La plupart des opérations militaires ne sont pas échelonnées et sont séquentielles. Les tirs et les manœuvres, par exemple, sont planifiés séparément des unités d’infanterie – et les unités d’infanterie planifient séparément de l’artillerie de soutien. Cette mentalité se répercute également sur la coordination des unités adjacentes, qui est soit inexistante soit rare et provoque des taux élevés de fratricides. Les commandants d’unité ont des inquiétudes au sujet des collaborateurs et hésitent donc à transmettre aux unités sœurs des informations critiques pouvant être utilisées contre eux.
Ces problèmes sont aggravés par des communications peu fiables entre les unités et avec la haute direction. Les forces armées ukrainiennes disposent d’un méli-mélo de radios vulnérables au brouillage. De plus, les missions de bataillon sont principalement des opérations de compagnie indépendantes qui ne se concentrent pas sur un effort principal couplé à des efforts de soutien. Les forces armées ne cumulent pas les effets, les opérations sont donc fragmentaires et décousues. Les missions distinctes ne se soutiennent pas, et les missions des unités de niveau inférieur ne sont pas «imbriquées» dans une mission de niveau supérieur. Le maintien en puissance n’est pas non plus synchronisé avec les opérations».

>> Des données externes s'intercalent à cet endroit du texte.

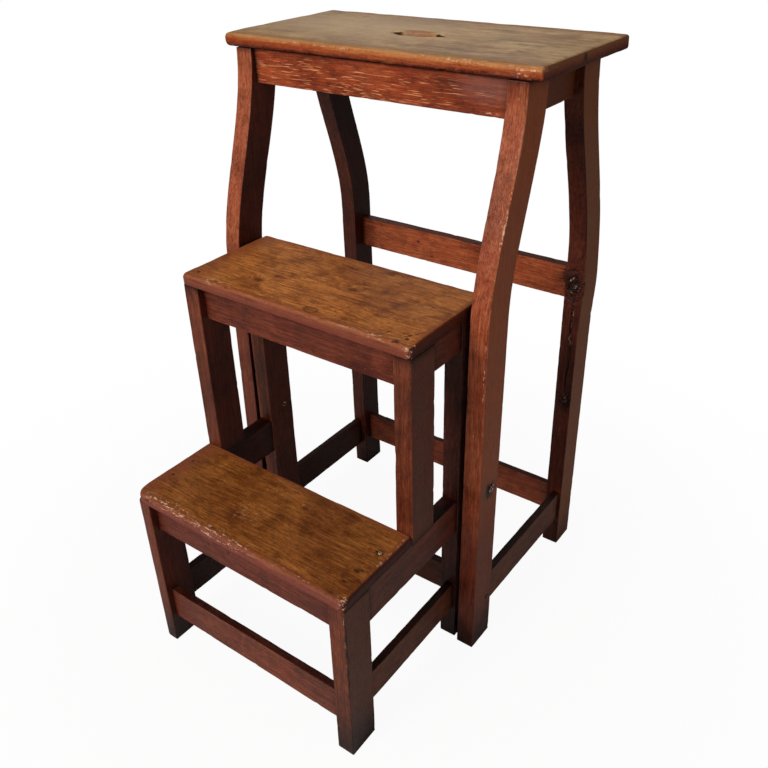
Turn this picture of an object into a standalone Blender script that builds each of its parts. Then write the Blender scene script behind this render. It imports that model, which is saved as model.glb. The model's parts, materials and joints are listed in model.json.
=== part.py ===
"""Metamorphic step stool in stained oak.

A tall stool with bowed legs carries a two-tread step unit on a pair of
pins. The unit stands open in front of the stool, and swings up and over
on the pins until its legs lie against the back of the stool.
X runs along the treads, Y from front to back, Z up. Metres.
"""
import math

import bmesh
import bpy
from mathutils import Vector

# Overall
HEIGHT = 0.750
DEPTH = 0.520
FRONT = -DEPTH / 2
BACK = DEPTH / 2
GAP = 0.0003
EASE = 0.0012

# Step unit, open, with its low tread at the front of the whole stool
UNIT_WIDTH = 0.337
UNIT_LEG_WIDTH = 0.0237
UNIT_LEG_DEPTH = 0.044
TREAD_THICK = 0.0145
TREAD_ROUND = 0.0035
LOW_TREAD_TOP = 0.255
LOW_TREAD_DEPTH = 0.1290
LOW_TREAD_CORNERS = (0.012, 0.008, 0, 0)
LOW_NOSING = 0.001
MID_TREAD_TOP = 0.504
MID_TREAD_CORNERS = (0.007, 0.007, 0, 0)
MID_NOSING = 0.0025
MID_TREAD_REAR_NOSING = 0.004
POST_JOINT = 0.0005
REAR_LEG_SETBACK = 0.2285
RAIL_THICK = 0.018
LOW_SIDE_RAIL_THICK = 0.0205
RAIL_SETBACK = 0.009
SIDE_RAIL_INSET = 0.0015
LOW_RAIL_DROP = 0.0445
LOW_SIDE_RAIL_DROP = 0.0515
MID_RAIL_DROP = 0.0445
MID_SIDE_RAIL_DROP = 0.0365
STRETCHER_THICK = 0.0105
UNIT_FRONT_STRETCHER_LOW = 0.0415
UNIT_FRONT_STRETCHER_HEIGHT = 0.049
UNIT_FRONT_STRETCHER_SETBACK = 0.008
UNIT_SIDE_STRETCHER_LOW = {"left": 0.0455, "right": 0.051}
UNIT_REAR_STRETCHER_LOW = 0.060
UNIT_STRETCHER_HEIGHT = 0.046
UNIT_SIDE_STRETCHER_INSET = 0.005
FOOT_EASE = 0.0025

# Tall stool
SIDE_CLEARANCE = 0.006
STOOL_LEG_WIDTH = 0.0245
FRONT_LEG_DEPTH = 0.044
BACK_LEG_DEPTH = 0.040
FRONT_FOOT_LEAD = 0.004
FRONT_LEAN = 0.0075
BACK_LEAN = -0.006
FRONT_BOW = 0.0575
BACK_BOW = -0.056
BOW_BELOW_TOP = 0.271
BOW_LENGTH = 0.255
BOW_STEPS = 14
BOARD_SIDE_OVERHANG = 0.016
BOARD_FRONT_SETBACK = 0.0395
BOARD_BACK_INSET = 0.024
BOARD_THICK = 0.016
BOARD_ROUND = 0.0058
BOARD_CORNER = 0.007
SLOT_LENGTH = 0.074
SLOT_WIDTH = 0.027
SLOT_WAIST = 0.006
SLOT_CUSP = 0.22
SLOT_OFFSET = 0.004
SLOT_LEAD = 0.005
SLOT_STEPS = 18
APRON_THICK = 0.015
APRON_HEIGHT = 0.0402
APRON_SETBACK = 0.009
SIDE_APRON_THICK = 0.014
SIDE_APRON_INSET = 0.011
UPPER_STRETCHER_LOW = 0.4145
UPPER_STRETCHER_HEIGHT = 0.045
UPPER_STRETCHER_LEAD = 0.007
UPPER_STRETCHER_THICK = 0.015
LOWER_STRETCHER_LOW = 0.051
LOWER_STRETCHER_HEIGHT = 0.048
LOWER_STRETCHER_LEAD = 0.009
SIDE_STRETCHER_LOW = {"left": 0.0420, "right": 0.0510}
SIDE_STRETCHER_HEIGHT = 0.049
SIDE_STRETCHER_INSET = 0.004

# Fastenings
PIVOT_SETBACK = 0.0278
PIVOT_Z = 0.2562
PIN_RADIUS = 0.0035
PEG_RADIUS = 0.0035
PEG_LENGTH = 0.018
PEG_SETBACK = 0.0125
PEG_Z = 0.069
NAIL_RADIUS = 0.0022
NAIL_LENGTH = 0.036
NAIL_INSET = 0.015
LOW_NAIL_SETBACKS = (0.052, 0.086)
MID_NAIL_SETBACK = 0.016
CUTTER_OVERRUN = 0.01
ROUND_SIDES = 24

# Places worked out from the sizes
SIDES = (("left", -1), ("right", 1))
UNIT_HALF = UNIT_WIDTH / 2
UNIT_INNER = UNIT_HALF - UNIT_LEG_WIDTH
STOOL_INNER = UNIT_HALF + SIDE_CLEARANCE
STOOL_HALF = STOOL_INNER + STOOL_LEG_WIDTH
LOW_UNDERSIDE = LOW_TREAD_TOP - TREAD_THICK
MID_UNDERSIDE = MID_TREAD_TOP - TREAD_THICK
LOW_LEG_FRONT = FRONT + LOW_NOSING
MID_POST_FRONT = FRONT + LOW_TREAD_DEPTH + POST_JOINT
MID_TREAD_FRONT = MID_POST_FRONT - MID_NOSING
REAR_LEG_FRONT = FRONT + REAR_LEG_SETBACK
REAR_LEG_BACK = REAR_LEG_FRONT + UNIT_LEG_DEPTH
FRONT_FOOT_CENTRE = REAR_LEG_FRONT + UNIT_LEG_DEPTH / 2 - FRONT_FOOT_LEAD
BACK_FOOT_CENTRE = BACK - BACK_LEG_DEPTH / 2
BOW_START = HEIGHT - BOW_BELOW_TOP
BOARD_FRONT = FRONT_FOOT_CENTRE + BOARD_FRONT_SETBACK
BOARD_BACK = BACK - BOARD_BACK_INSET
BOARD_HALF = STOOL_HALF + BOARD_SIDE_OVERHANG
LEG_TOP = HEIGHT - BOARD_THICK - GAP
APRON_BOTTOM = LEG_TOP - APRON_HEIGHT
PIVOT_Y = REAR_LEG_FRONT + PIVOT_SETBACK


def clear_scene():
    for obj in list(bpy.data.objects):
        bpy.data.objects.remove(obj, do_unlink=True)


def material(name, colour, roughness, metallic=0.0):
    mat = bpy.data.materials.new(name)
    mat.use_nodes = True
    shader = mat.node_tree.nodes["Principled BSDF"]
    shader.inputs["Base Color"].default_value = (*colour, 1.0)
    shader.inputs["Roughness"].default_value = roughness
    shader.inputs["Metallic"].default_value = metallic
    return mat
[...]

En raison du mélange sauvage d’armes et du manque de mécaniciens formés, la logistique et l’entretien de l’équipement sont un gâchis.

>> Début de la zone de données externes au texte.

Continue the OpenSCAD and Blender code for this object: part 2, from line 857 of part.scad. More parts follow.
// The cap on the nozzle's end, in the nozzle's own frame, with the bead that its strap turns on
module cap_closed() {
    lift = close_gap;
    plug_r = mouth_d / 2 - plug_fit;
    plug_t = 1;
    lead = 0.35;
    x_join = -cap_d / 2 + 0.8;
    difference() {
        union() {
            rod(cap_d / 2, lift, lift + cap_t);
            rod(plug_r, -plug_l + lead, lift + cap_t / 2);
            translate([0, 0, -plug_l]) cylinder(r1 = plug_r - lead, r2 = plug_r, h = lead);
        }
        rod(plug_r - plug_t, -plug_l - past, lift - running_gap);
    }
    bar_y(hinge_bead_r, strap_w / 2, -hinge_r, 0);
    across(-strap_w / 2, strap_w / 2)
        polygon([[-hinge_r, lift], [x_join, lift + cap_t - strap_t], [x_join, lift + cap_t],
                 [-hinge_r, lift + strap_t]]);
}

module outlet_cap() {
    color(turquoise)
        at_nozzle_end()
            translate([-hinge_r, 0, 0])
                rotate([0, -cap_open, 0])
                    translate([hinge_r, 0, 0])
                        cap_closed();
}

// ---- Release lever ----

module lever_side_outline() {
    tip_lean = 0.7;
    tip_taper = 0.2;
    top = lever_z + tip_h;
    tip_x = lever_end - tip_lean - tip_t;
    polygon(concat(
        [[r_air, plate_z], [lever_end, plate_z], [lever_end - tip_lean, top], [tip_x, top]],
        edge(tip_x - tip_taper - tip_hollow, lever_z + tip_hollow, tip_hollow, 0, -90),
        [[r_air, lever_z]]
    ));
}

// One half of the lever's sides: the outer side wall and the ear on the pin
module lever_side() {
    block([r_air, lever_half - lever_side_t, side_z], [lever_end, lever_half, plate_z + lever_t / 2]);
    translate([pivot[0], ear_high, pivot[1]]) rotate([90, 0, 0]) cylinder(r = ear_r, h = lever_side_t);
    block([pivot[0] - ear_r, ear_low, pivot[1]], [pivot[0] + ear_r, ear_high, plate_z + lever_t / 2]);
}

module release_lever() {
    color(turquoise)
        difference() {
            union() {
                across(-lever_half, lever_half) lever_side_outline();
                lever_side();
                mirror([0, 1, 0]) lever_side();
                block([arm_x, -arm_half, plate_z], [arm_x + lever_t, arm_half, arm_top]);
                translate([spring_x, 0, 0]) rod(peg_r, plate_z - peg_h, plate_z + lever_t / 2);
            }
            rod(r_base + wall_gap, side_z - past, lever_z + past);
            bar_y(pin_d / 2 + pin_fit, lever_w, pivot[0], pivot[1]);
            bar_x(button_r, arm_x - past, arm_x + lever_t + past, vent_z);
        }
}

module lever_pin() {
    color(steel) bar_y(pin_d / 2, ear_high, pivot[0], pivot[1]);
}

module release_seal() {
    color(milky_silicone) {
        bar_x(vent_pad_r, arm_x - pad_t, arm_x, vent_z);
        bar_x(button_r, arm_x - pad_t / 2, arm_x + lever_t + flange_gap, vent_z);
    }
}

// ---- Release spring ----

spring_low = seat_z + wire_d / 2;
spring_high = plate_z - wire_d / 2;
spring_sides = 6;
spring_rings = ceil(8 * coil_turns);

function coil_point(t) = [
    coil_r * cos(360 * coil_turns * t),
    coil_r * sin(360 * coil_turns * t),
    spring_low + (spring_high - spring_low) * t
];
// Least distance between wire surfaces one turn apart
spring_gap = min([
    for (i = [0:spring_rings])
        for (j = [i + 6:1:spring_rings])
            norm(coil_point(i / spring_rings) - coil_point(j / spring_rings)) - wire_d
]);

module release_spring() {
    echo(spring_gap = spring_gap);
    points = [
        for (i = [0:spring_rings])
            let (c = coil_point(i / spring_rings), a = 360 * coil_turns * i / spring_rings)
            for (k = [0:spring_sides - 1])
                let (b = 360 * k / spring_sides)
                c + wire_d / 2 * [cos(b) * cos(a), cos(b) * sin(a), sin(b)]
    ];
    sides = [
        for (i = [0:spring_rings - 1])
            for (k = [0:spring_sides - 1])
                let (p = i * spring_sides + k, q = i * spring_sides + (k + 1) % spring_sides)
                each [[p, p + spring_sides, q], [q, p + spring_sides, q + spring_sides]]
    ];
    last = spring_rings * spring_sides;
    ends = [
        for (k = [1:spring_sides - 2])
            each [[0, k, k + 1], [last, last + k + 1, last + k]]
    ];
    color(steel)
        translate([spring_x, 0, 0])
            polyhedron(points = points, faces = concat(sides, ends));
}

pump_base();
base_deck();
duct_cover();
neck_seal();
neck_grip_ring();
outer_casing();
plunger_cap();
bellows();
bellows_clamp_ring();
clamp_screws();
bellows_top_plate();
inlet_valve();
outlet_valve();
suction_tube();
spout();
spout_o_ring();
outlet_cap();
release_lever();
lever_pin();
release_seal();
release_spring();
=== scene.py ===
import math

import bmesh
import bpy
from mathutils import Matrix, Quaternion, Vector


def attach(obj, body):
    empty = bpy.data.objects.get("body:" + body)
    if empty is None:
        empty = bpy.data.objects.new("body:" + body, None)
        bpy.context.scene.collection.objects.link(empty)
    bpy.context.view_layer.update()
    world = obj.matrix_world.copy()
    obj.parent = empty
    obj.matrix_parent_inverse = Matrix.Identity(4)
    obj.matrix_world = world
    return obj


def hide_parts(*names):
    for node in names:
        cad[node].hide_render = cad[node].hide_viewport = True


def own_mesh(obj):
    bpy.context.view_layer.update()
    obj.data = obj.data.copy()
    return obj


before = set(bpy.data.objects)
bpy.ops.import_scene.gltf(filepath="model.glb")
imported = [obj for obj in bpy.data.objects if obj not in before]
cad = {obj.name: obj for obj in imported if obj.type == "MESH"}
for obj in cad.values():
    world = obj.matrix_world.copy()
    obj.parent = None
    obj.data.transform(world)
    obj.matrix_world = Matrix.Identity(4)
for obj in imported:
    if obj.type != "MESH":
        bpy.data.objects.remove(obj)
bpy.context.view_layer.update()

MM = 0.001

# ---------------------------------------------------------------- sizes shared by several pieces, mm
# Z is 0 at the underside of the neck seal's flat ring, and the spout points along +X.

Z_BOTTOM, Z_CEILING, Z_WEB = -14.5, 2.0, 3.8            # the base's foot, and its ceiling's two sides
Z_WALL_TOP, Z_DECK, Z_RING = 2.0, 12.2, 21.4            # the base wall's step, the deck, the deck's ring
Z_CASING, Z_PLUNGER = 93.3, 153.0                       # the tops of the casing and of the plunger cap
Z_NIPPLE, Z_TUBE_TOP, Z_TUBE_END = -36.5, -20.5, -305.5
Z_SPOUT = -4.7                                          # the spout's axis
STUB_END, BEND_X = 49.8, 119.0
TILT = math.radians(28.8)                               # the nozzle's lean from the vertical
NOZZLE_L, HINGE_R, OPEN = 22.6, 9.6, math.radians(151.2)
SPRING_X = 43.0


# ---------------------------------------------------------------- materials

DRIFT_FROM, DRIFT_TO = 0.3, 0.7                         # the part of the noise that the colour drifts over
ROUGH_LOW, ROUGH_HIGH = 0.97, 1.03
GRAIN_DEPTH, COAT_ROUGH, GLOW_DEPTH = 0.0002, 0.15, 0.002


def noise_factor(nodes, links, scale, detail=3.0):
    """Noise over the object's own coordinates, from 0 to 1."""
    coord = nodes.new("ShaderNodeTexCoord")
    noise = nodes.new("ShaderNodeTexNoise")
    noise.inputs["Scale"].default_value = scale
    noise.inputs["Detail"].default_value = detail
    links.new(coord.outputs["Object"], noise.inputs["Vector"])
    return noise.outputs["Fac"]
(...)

«Ce manque d’entretien et de logistique coordonnés se traduit également dans les soins médicaux. L’évacuation sanitaire et les soins sont aléatoires. Des médecins de combat ukrainiens expérimentés ont déclaré à plusieurs reprises que de nombreuses personnes évacuées auraient survécu si elles avaient obtenu des soins adéquats en temps opportun. Les forces armées ukrainiennes peuvent résoudre ce problème grâce à un processus logistique systématique».

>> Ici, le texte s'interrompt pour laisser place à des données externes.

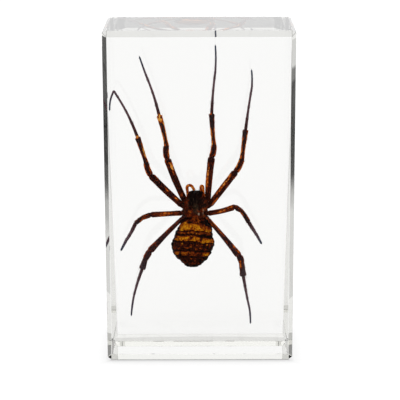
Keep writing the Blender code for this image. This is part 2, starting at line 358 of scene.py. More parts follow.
# Abdomen: how pale its bands are by height, then the gaps, lobes, specks and patches that break them up.
BANDS = (
    (19.2, 0.12), (20.8, 0.16), (22.0, 0.10), (22.35, 0.36), (22.9, 0.42), (23.15, 0.12), (23.5, 0.16),
    (24.3, 0.24), (25.1, 0.12), (25.35, 0.10), (25.55, 0.64), (26.0, 0.74), (26.4, 0.66), (26.62, 0.22),
    (26.95, 0.16), (27.2, 0.36), (27.55, 0.42), (27.78, 0.16), (28.0, 0.68), (28.7, 0.80), (29.3, 0.70),
    (29.65, 0.32), (30.2, 0.31), (31.2, 0.38),
)
BAND_SPOTS = (
    (-3.2, 29.75, 0.7, 0.35, 0.5), (-0.9, 29.6, 0.6, 0.25, 0.2), (-2.1, 29.8, 0.5, 0.3, -0.35),
    (1.6, 29.1, 1.9, 1.3, -0.42), (1.2, 28.2, 0.35, 0.5, -0.2), (2.2, 28.0, 0.4, 0.5, 0.15),
    (0.25, 26.0, 0.35, 0.8, -0.5), (-2.0, 26.1, 0.45, 0.5, -0.3), (-3.2, 26.2, 1.1, 0.4, 0.12),
    (-5.4, 26.4, 0.9, 0.9, -0.35), (1.6, 26.4, 1.8, 0.7, -0.18), (-4.9, 28.3, 0.7, 0.8, -0.3),
    (-0.8, 27.3, 3.4, 0.3, 0.14), (1.4, 30.3, 0.8, 0.6, 0.14), (-3.1, 30.5, 0.9, 0.4, 0.14),
    (-3.79, 24.93, 0.22, 0.2, 0.6), (1.6, 24.69, 0.22, 0.2, 0.6), (-1.92, 24.24, 0.3, 0.22, 0.4),
    (-0.82, 23.66, 0.4, 0.3, 0.35), (0.3, 23.9, 0.5, 0.35, 0.25), (-3.0, 24.0, 0.6, 0.3, 0.15),
    (-5.15, 22.75, 0.7, 0.42, 0.16), (-3.3, 22.65, 0.7, 0.42, 0.16), (1.5, 22.2, 0.9, 0.55, 0.38),
    (-4.25, 22.7, 0.35, 0.6, -0.3), (-2.2, 22.7, 0.55, 0.6, -0.18), (-0.6, 22.8, 0.9, 0.6, -0.25),
)


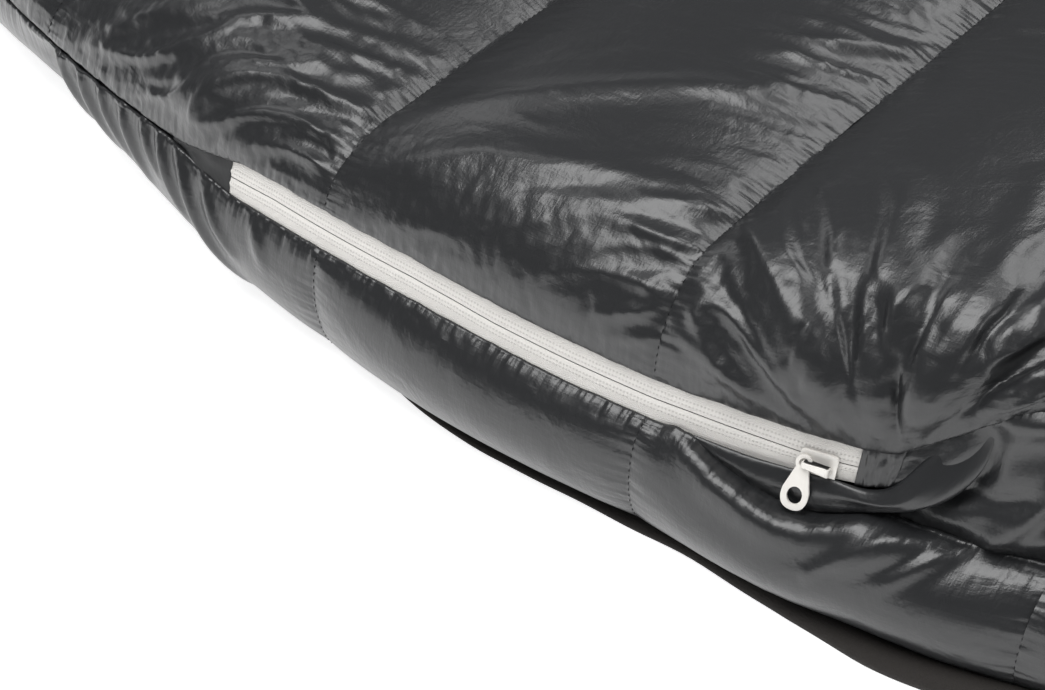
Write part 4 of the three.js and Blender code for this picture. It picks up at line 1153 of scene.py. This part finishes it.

Les forces spéciales ukrainiennes sont principalement utilisées comme infanterie alors même qu’elles devraient être utilisées pour des missions plus exigeantes. Il y a aussi des missions gimmick :
«Les unités des forces spéciales ukrainiennes composées de volontaires internationaux vendent leurs services aux commandants d’unités conventionnelles sans qu’une mission soit liée à un objectif stratégique ou opérationnel. Un exemple de mission était celui d’un commandant de brigade conventionnel qui avait signalé à son commandement qu’il avait occupé un village pris aux Russes. Lorsqu’il s’est rendu compte que les informations dont il disposait étaient erronées et qu’ils s’étaient arrêtés net, il a demandé à l’unité des forces d’opérations spéciales internationales de se rendre dans le village occupé et de prendre une photo d’un drapeau ukrainien placé au sommet d’un bâtiment au centre du village».
Une mission suicide pour cacher les faux rapports des commandants
Les auteurs affirment que la plupart des problèmes ci-dessus pourraient être résolus par une formation plus «occidentale». Cependant, que sont devenues les dernières armées que les forces «occidentales» ont entraînées en Irak et en Afghanistan ? Les deux se sont effondrées. Une armée doit refléter la société et la culture locales. Elle ne peut pas être formée de haut en bas par des forces extérieures.
Depuis 2015, l’armée ukrainienne a été constituée et entraînée par les forces américaines et britanniques. Ce que les auteurs de WotR décrivent en est le résultat.